Set down exactly the lines of the records from the top to the line containing "carving.bead((-22.4, 13), 1.8, 0.9, 0.5)"; include both.

++++++++

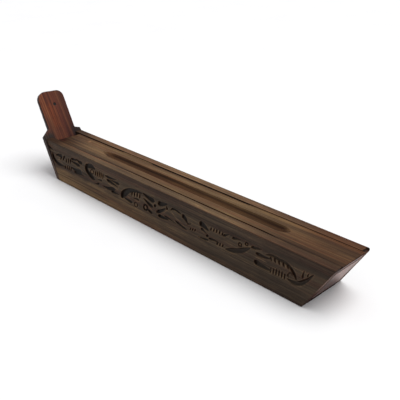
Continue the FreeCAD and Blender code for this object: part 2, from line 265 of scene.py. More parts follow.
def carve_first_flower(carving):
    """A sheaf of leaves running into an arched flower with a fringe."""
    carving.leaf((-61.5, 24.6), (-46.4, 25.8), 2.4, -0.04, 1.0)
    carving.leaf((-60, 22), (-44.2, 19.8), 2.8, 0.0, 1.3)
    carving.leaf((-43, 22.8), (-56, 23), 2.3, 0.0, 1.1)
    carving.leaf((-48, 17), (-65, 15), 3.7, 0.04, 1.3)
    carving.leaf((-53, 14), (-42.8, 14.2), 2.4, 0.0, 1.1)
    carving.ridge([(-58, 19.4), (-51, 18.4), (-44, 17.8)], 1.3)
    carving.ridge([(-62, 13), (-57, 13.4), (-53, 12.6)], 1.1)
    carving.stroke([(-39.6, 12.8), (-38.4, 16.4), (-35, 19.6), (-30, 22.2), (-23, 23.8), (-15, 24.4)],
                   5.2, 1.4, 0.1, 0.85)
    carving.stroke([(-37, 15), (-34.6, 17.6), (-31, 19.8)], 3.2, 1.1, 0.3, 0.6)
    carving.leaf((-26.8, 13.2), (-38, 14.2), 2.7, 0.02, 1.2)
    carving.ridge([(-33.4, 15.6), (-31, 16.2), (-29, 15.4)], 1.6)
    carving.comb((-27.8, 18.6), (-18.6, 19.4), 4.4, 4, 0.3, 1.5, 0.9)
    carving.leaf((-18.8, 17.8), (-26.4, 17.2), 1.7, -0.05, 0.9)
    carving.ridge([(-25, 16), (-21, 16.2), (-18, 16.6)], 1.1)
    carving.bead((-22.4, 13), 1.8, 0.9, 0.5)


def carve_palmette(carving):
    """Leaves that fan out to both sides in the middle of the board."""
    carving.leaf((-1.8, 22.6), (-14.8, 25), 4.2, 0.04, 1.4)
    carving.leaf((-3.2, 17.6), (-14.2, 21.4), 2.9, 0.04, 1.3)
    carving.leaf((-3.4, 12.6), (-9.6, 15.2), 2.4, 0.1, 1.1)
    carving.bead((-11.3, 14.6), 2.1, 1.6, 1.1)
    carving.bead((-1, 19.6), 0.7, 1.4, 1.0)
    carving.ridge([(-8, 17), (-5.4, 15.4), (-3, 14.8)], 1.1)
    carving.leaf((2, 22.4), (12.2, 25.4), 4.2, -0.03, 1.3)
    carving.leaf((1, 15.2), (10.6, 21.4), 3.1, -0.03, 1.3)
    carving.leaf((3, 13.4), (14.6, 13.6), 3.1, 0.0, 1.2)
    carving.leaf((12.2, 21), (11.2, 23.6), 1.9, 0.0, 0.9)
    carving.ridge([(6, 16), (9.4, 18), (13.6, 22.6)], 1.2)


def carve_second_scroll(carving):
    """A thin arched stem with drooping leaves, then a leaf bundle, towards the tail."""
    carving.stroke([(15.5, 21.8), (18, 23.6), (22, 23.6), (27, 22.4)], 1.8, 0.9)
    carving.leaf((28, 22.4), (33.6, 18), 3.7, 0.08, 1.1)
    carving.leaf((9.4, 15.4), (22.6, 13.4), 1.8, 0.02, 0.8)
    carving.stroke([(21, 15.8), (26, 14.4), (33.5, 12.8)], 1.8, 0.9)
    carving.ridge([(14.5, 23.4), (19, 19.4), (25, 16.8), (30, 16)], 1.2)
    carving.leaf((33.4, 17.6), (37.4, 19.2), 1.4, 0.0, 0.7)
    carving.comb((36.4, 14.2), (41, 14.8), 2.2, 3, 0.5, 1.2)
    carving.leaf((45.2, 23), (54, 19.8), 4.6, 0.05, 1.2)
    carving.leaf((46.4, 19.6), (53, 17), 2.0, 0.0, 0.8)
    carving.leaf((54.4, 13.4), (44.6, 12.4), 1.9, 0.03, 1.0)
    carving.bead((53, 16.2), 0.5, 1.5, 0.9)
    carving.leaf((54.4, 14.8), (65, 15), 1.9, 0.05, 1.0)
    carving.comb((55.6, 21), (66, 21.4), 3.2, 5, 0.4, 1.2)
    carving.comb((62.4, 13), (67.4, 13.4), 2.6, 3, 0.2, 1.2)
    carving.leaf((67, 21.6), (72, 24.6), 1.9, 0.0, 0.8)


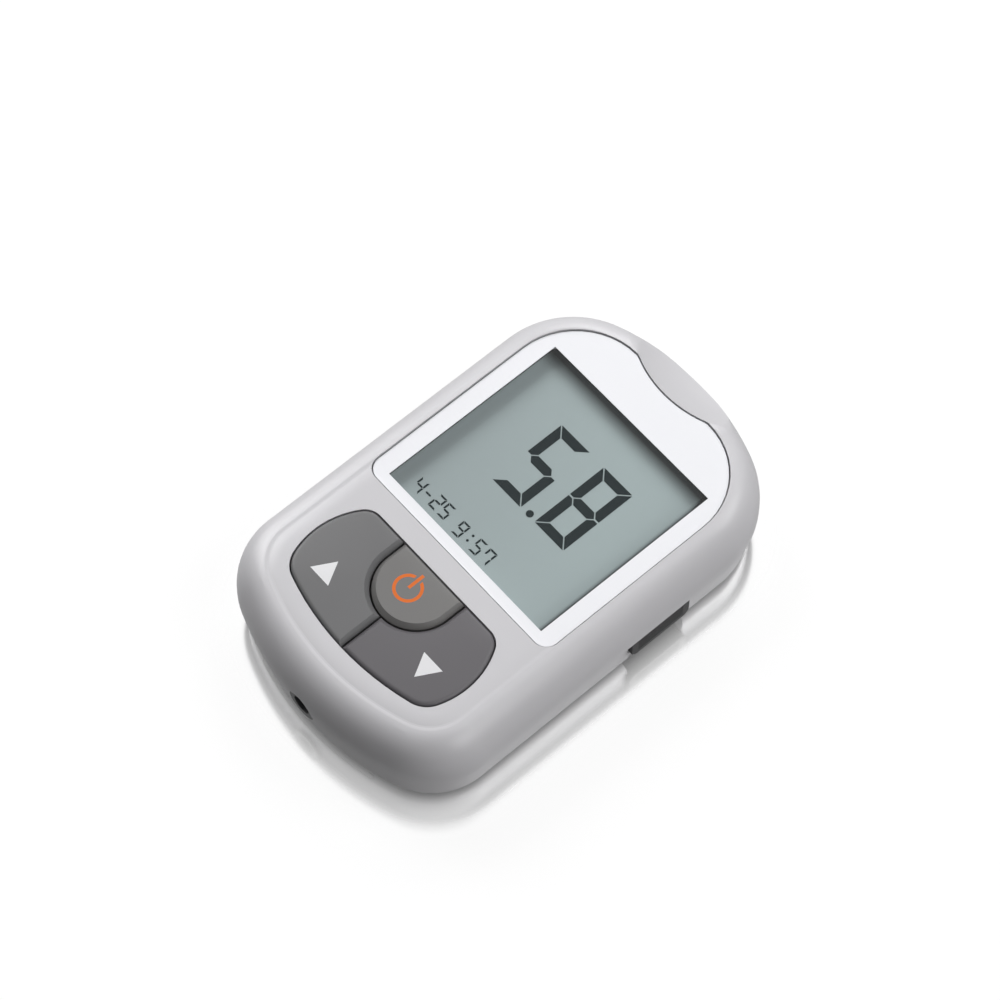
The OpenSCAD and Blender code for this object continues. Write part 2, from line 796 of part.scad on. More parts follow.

++++++++

Solution to this exercise:
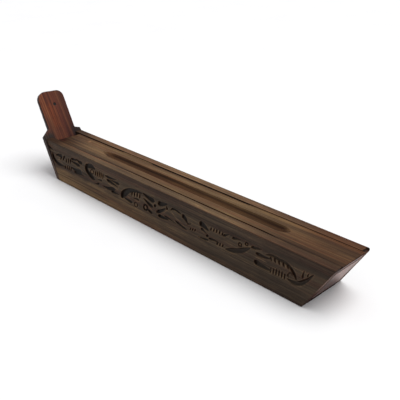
Continue the FreeCAD and Blender code for this object: part 2, from line 265 of scene.py. More parts follow.
def carve_first_flower(carving):
    """A sheaf of leaves running into an arched flower with a fringe."""
    carving.leaf((-61.5, 24.6), (-46.4, 25.8), 2.4, -0.04, 1.0)
    carving.leaf((-60, 22), (-44.2, 19.8), 2.8, 0.0, 1.3)
    carving.leaf((-43, 22.8), (-56, 23), 2.3, 0.0, 1.1)
    carving.leaf((-48, 17), (-65, 15), 3.7, 0.04, 1.3)
    carving.leaf((-53, 14), (-42.8, 14.2), 2.4, 0.0, 1.1)
    carving.ridge([(-58, 19.4), (-51, 18.4), (-44, 17.8)], 1.3)
    carving.ridge([(-62, 13), (-57, 13.4), (-53, 12.6)], 1.1)
    carving.stroke([(-39.6, 12.8), (-38.4, 16.4), (-35, 19.6), (-30, 22.2), (-23, 23.8), (-15, 24.4)],
                   5.2, 1.4, 0.1, 0.85)
    carving.stroke([(-37, 15), (-34.6, 17.6), (-31, 19.8)], 3.2, 1.1, 0.3, 0.6)
    carving.leaf((-26.8, 13.2), (-38, 14.2), 2.7, 0.02, 1.2)
    carving.ridge([(-33.4, 15.6), (-31, 16.2), (-29, 15.4)], 1.6)
    carving.comb((-27.8, 18.6), (-18.6, 19.4), 4.4, 4, 0.3, 1.5, 0.9)
    carving.leaf((-18.8, 17.8), (-26.4, 17.2), 1.7, -0.05, 0.9)
    carving.ridge([(-25, 16), (-21, 16.2), (-18, 16.6)], 1.1)
    carving.bead((-22.4, 13), 1.8, 0.9, 0.5)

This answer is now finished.